start AVAILABLE DATA
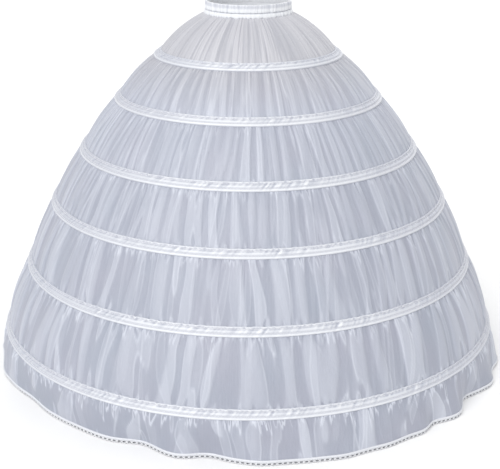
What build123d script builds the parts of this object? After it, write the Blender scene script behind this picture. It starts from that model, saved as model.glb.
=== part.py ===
"""Hoop petticoat (covered crinoline cage): six sprung hoops in tape casings,
six gathered tiers, a frilled hem flounce and an elasticated waistband.

Millimetres, +Z up. The origin is the middle of the waistband's height, on the
axis of the waist. Front is -Y; the joins of the hoops lie at the back, +Y.
Every piece is a ring about the Z axis, drawn once as a section and revolved.
The gathered cloth is drawn as a plain shell as thick as its folds are packed.
"""

import os
from math import atan2, cos, degrees, radians, sin

from build123d import *

os.makedirs("parts", exist_ok=True)

# ---------------------------------------------------------------- hoop stack
HOOP_RADII = [215.0, 312.0, 400.0, 474.0, 540.0, 602.0]  # middle of each steel strip
HOOP_DROPS = [105.0, 100.0, 119.0, 124.0, 148.0, 159.0]  # each hoop below the one above

# --------------------------------------------------------------------- waist
WAIST_INNER_R = 96.0     # relaxed inside radius, a 603 mm waist
WAIST_WALL = 1.2         # folded satin of the elastic's channel
CHANNEL_EDGE = 1.8       # stitched edge above and below the elastic's channel
BINDING_H = 11.1         # strip below it that the first tier is sewn to
BINDING_PROUD = 3.0      # how far the strip stands out past the channel
ELASTIC_T = 1.6
ELASTIC_H = 15.0
ELASTIC_CLEARANCE = 0.5  # all round the elastic in its channel

# --------------------------------------------------------------------- cloth
SHELL_T = 2.0            # packed thickness of a gathered tier
TIER_BELLY = 8.0         # how far a tier bows out past a straight line
FLOUNCE_DROP = 80.0      # height of the flounce, from casing to hem binding
FLOUNCE_FLARE = 17.0     # how much further out the hem lies than its casing
SEAM_GAP = 0.3           # between two sewn pieces that lie edge to edge

# ------------------------------------------------------ hoop, sleeve, casing
STEEL_W = 5.0            # coated spring strip, width along the skirt
STEEL_T = 1.2
STEEL_END_GAP = 1.0      # between the two ends, inside the sleeve
SLEEVE_WALL = 0.5
SLEEVE_LENGTH = 22.0
SLEEVE_CLEARANCE = 0.3   # strip to sleeve
CASING_CLEARANCE = 0.35  # sleeve to casing
CASING_WIDTH = 24.0      # tape width, measured down the skirt
CASING_BACK = 1.3        # tape behind the strip's channel
CASING_COVER = 2.6       # tape in front of it, at the middle ridge's crest
STITCH_MARGIN = 2.9      # from the channel's edge to the line of stitches beside it
STITCH_RISE = 0.6        # stitch lines stand this far outside the tiers
UPPER_RIDGE_RISE = 2.4   # gathered edge of the tape, outside the tiers
LOWER_RIDGE_RISE = 3.2   # rolled edge of the tape, outside the tiers
RIDGE_BANK = 0.25        # share of a ridge's width that each of its banks takes

# ----------------------------------------------------------------------- hem
HEM_BINDING_H = 4.0
HEM_BINDING_T = 3.0
LACE_H = 7.0
LACE_T = 1.4

# ------------------------------------------------------------ derived values
CHANNEL_H = ELASTIC_H + 2 * (ELASTIC_CLEARANCE + CHANNEL_EDGE)
WAIST_H = CHANNEL_H + SEAM_GAP + BINDING_H
WAIST_TOP = WAIST_H / 2
CHANNEL_BOTTOM = WAIST_TOP - CHANNEL_H
BINDING_TOP = CHANNEL_BOTTOM - SEAM_GAP
BINDING_BOTTOM = -WAIST_H / 2
CHANNEL_R = WAIST_INNER_R + 2 * WAIST_WALL + 2 * ELASTIC_CLEARANCE + ELASTIC_T
BINDING_R = CHANNEL_R + BINDING_PROUD
HOOP_Z = [-sum(HOOP_DROPS[: i + 1]) for i in range(len(HOOP_DROPS))]
SLEEVE_W = STEEL_W + 2 * (SLEEVE_CLEARANCE + SLEEVE_WALL)
SLEEVE_T = STEEL_T + 2 * (SLEEVE_CLEARANCE + SLEEVE_WALL)
CAVITY_W = SLEEVE_W + 2 * CASING_CLEARANCE
CAVITY_T = SLEEVE_T + 2 * CASING_CLEARANCE
BACK_N = -(CAVITY_T / 2 + CASING_BACK)   # inside face of the casing and the tiers
SHELL_N = BACK_N + SHELL_T               # outside face of the tiers at the casing
HALF_CASING = CASING_WIDTH / 2
STITCH_S = CAVITY_W / 2 + STITCH_MARGIN  # stitch lines, up and down from the strip


def slope_angle(upper, lower):
    """Angle below the horizontal of the line from one (r, z) point to a lower one."""
    return atan2(upper[1] - lower[1], lower[0] - upper[0])


# Each casing lies along the mean of the slopes above and below its hoop, and the
# last one along the slope above it.
stack = [(BINDING_R, BINDING_BOTTOM)] + list(zip(HOOP_RADII, HOOP_Z))
slopes = [slope_angle(a, b) for a, b in zip(stack, stack[1:])]
casing_slopes = [(a + b) / 2 for a, b in zip(slopes, slopes[1:])] + [slopes[-1]]


def on_casing(i, s, n):
    """(r, z) of the point s down the slope and n outward from hoop i's middle."""
    a = casing_slopes[i]
    return (HOOP_RADII[i] + s * cos(a) + n * sin(a), HOOP_Z[i] - s * sin(a) + n * cos(a))


def level_end(i, s):
    """Outer and inner (r, z) where casing i is cut off level, s down the slope."""
    r, z = on_casing(i, s, SHELL_N)
    return (r, z), (r - SHELL_T / sin(casing_slopes[i]), z)


def half_plane(angle):
    """Plane through the Z axis, turned this many degrees from +X: x is r, y is z."""
    a = radians(angle)
    return Plane(origin=(0, 0, 0), x_dir=(cos(a), sin(a), 0), z_dir=(sin(a), -cos(a), 0))


BACK = 90.0  # degrees from +X to the middle of the back


def save(piece, name):
    """Label a finished piece and write its STEP file."""
    piece.part.label = name
    export_step(piece.part, f"parts/{name}.step")


# ----------------------------------------------------------------- waistband
# A flat tube of satin, closed round the elastic.
with BuildPart() as waistband:
    with BuildSketch(Plane.XZ):
        with Locations(((WAIST_INNER_R + CHANNEL_R) / 2, WAIST_TOP - CHANNEL_H / 2)):
            Rectangle(CHANNEL_R - WAIST_INNER_R, CHANNEL_H)
            Rectangle(
                ELASTIC_T + 2 * ELASTIC_CLEARANCE,
                ELASTIC_H + 2 * ELASTIC_CLEARANCE,
                mode=Mode.SUBTRACT,
            )
    revolve(axis=Axis.Z)
save(waistband, "waistband")

with BuildPart() as elastic:
    with BuildSketch(Plane.XZ):
        with Locations(((WAIST_INNER_R + CHANNEL_R) / 2, WAIST_TOP - CHANNEL_H / 2)):
            Rectangle(ELASTIC_T, ELASTIC_H)
    revolve(axis=Axis.Z)
save(elastic, "waist_elastic")

# The strip under the channel: straight inside, swelling outward to its lower edge.
with BuildPart() as binding:
    with BuildSketch(Plane.XZ):
        with BuildLine():
            outer = ThreePointArc(
                (CHANNEL_R, BINDING_TOP),
                (BINDING_R, BINDING_TOP - BINDING_H / 2),
                (BINDING_R, BINDING_BOTTOM),
            )
            Polyline(
                outer @ 1,
                (WAIST_INNER_R, BINDING_BOTTOM),
                (WAIST_INNER_R, BINDING_TOP),
                outer @ 0,
            )
        make_face()
    revolve(axis=Axis.Z)
save(binding, "waist_binding")


# --------------------------------------------------------------------- tiers
def shell_ring(top, bottom, belly):
    """Shell between two level ends, each an (outer, inner) pair of (r, z) points.

    Both faces are arcs that bow outward by belly at the middle.
    """
    (top_out, top_in), (bottom_out, bottom_in) = top, bottom
    a = slope_angle(top_out, bottom_out)
    bow = (belly * sin(a), belly * cos(a))

    def middle(p, q):
        return ((p[0] + q[0]) / 2 + bow[0], (p[1] + q[1]) / 2 + bow[1])

    with BuildPart() as shell:
        with BuildSketch(Plane.XZ):
            with BuildLine():
                ThreePointArc(top_out, middle(top_out, bottom_out), bottom_out)
                Line(bottom_out, bottom_in)
                ThreePointArc(bottom_in, middle(top_in, bottom_in), top_in)
                Line(top_in, top_out)
            make_face()
        revolve(axis=Axis.Z)
    return shell


def dropped(end, distance):
    """The same level end, moved down."""
    return tuple((r, z - distance) for r, z in end)


first_slope = slopes[0]
tops = [((BINDING_R, BINDING_BOTTOM), (BINDING_R - SHELL_T / sin(first_slope), BINDING_BOTTOM))]
tops += [level_end(i, HALF_CASING) for i in range(len(HOOP_RADII))]

for i in range(len(HOOP_RADII)):
    tier = shell_ring(
        dropped(tops[i], SEAM_GAP), dropped(level_end(i, -HALF_CASING), -SEAM_GAP), TIER_BELLY
    )
    save(tier, f"tier_{i + 1}")

# ------------------------------------------------------------------- flounce
flounce_top = dropped(tops[-1], SEAM_GAP)
flounce_bottom = tuple(
    (r + FLOUNCE_FLARE, z) for r, z in dropped(flounce_top, FLOUNCE_DROP)
)
save(shell_ring(flounce_top, flounce_bottom, FLOUNCE_FLARE / 4), "flounce")

hem_r = (flounce_bottom[0][0] + flounce_bottom[1][0]) / 2
hem_z = flounce_bottom[0][1] - SEAM_GAP

with BuildPart() as hem_binding:
    with BuildSketch(Plane.XZ):
        with Locations((hem_r, hem_z - HEM_BINDING_H / 2)):
            Rectangle(HEM_BINDING_T, HEM_BINDING_H)
    revolve(axis=Axis.Z)
save(hem_binding, "hem_binding")

with BuildPart() as lace:
    with BuildSketch(Plane.XZ):
        with Locations((hem_r, hem_z - HEM_BINDING_H - SEAM_GAP - LACE_H / 2)):
            Rectangle(LACE_T, LACE_H)
    revolve(axis=Axis.Z)
save(lace, "hem_lace")


# ------------------------------------------------- casings, hoops and sleeves
def strip_face(i, width, thickness):
    """Rectangle across hoop i's section, with its width down the slope."""
    corners = [
        on_casing(i, sw * width / 2, sn * thickness / 2)
        for sw, sn in ((-1, -1), (1, -1), (1, 1), (-1, 1))
    ]
    return Polygon(*corners, align=None, mode=Mode.PRIVATE)


for i, radius in enumerate(HOOP_RADII):
    top_end, bottom_end = level_end(i, -HALF_CASING), level_end(i, HALF_CASING)
    valleys = [-HALF_CASING, -STITCH_S, STITCH_S, HALF_CASING]
    crests = [
        SHELL_N + UPPER_RIDGE_RISE,
        CAVITY_T / 2 + CASING_COVER,
        SHELL_N + LOWER_RIDGE_RISE,
    ]
    outline = [top_end[0]]
    for upper, lower, crest in zip(valleys, valleys[1:], crests):
        bank = (lower - upper) * RIDGE_BANK
        outline += [on_casing(i, upper + bank, crest), on_casing(i, lower - bank, crest)]
        outline += [on_casing(i, lower, SHELL_N + STITCH_RISE)]
    outline[-1] = bottom_end[0]

    with BuildPart() as casing:
        with BuildSketch(Plane.XZ):
            Polygon(*outline, bottom_end[1], top_end[1], align=None)
            add(strip_face(i, CAVITY_W, CAVITY_T), mode=Mode.SUBTRACT)
        revolve(axis=Axis.Z)
    save(casing, f"casing_{i + 1}")

    # The strip's two ends meet at the back.
    end_gap = degrees(STEEL_END_GAP / radius)
    with BuildPart() as hoop:
        with BuildSketch(half_plane(BACK + end_gap / 2)):
            add(strip_face(i, STEEL_W, STEEL_T))
        revolve(axis=Axis.Z, revolution_arc=360 - end_gap)
    save(hoop, f"hoop_{i + 1}")

    # A crimped sleeve joins them.
    sleeve_arc = degrees(SLEEVE_LENGTH / radius)
    with BuildPart() as sleeve:
        with BuildSketch(half_plane(BACK - sleeve_arc / 2)):
            add(strip_face(i, SLEEVE_W, SLEEVE_T))
            add(
                strip_face(i, STEEL_W + 2 * SLEEVE_CLEARANCE, STEEL_T + 2 * SLEEVE_CLEARANCE),
                mode=Mode.SUBTRACT,
            )
        revolve(axis=Axis.Z, revolution_arc=sleeve_arc)
    save(sleeve, f"hoop_sleeve_{i + 1}")
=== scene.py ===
"""Hoop petticoat: six satin casings over flat steel hoops, gathered taffeta tiers between
them, a frilled flounce with a picot edging, and a ruched elastic waistband.

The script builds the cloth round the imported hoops. Metres, +Z up, the wearer's front is -Y,
and the origin is the middle of the waistband. An angle round the skirt is 0 at the front
and grows towards +X; a slope runs down the cloth, and out is away from the wearer.
"""

from math import pi, radians

import bpy
import numpy as np
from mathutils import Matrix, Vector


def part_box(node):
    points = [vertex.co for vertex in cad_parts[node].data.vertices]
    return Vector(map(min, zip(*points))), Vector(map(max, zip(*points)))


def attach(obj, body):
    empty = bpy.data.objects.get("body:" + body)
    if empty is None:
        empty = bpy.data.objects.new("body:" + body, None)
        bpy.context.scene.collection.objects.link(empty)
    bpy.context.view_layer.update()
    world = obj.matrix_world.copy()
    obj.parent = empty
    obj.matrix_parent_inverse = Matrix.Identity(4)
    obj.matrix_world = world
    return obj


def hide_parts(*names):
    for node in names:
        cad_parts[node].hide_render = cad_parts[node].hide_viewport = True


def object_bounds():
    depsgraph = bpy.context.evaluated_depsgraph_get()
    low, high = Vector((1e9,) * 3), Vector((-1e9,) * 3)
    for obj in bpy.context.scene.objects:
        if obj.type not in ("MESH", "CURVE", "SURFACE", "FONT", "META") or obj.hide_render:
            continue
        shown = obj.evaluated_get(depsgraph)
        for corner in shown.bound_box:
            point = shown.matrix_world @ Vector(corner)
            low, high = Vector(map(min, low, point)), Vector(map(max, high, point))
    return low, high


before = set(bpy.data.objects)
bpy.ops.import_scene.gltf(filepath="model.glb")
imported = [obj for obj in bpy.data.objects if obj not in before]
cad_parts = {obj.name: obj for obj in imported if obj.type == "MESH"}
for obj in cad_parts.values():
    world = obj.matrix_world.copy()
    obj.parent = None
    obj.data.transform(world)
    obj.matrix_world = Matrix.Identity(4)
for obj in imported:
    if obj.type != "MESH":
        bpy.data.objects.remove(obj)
cad_low, cad_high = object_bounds()

MM = 0.001
HOOPS = 6

# ------------------------------------------------------------------ sizes of the real pieces
STRIP_WIDTH, STRIP_THICKNESS = 5.0 * MM, 1.2 * MM   # the coated steel of a hoop
TIER_FACE = -1.05 * MM      # outside of the tiers, measured from the middle of the strip
CASING_HALF = 12.0 * MM     # half the width of the casing tape
TUCK = 2.5 * MM             # cloth that runs in under a casing's edge
BELLY = (9.0, 6.0, 5.0, 4.0, 5.0, 8.0)   # how far each tier bows out, in millimetres
FLOUNCE_PUFF = 5 * MM       # how far the flounce puffs out below its seam
TUCK_IN, TUCK_UP = 2.6 * MM, 1.5 * MM   # where tier 1 starts, behind the waist strip's low edge
HEM_INSET, HEM_OVERLAP = 2.5 * MM, 0.8 * MM   # the flounce's foot, from the binding's out and top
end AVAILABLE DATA
- **PROBLEM DESCRIPTION**:
From the listing, tally every line with the word "empty" in it and give only the tally.

- **EXPECTED ANSWER**:
5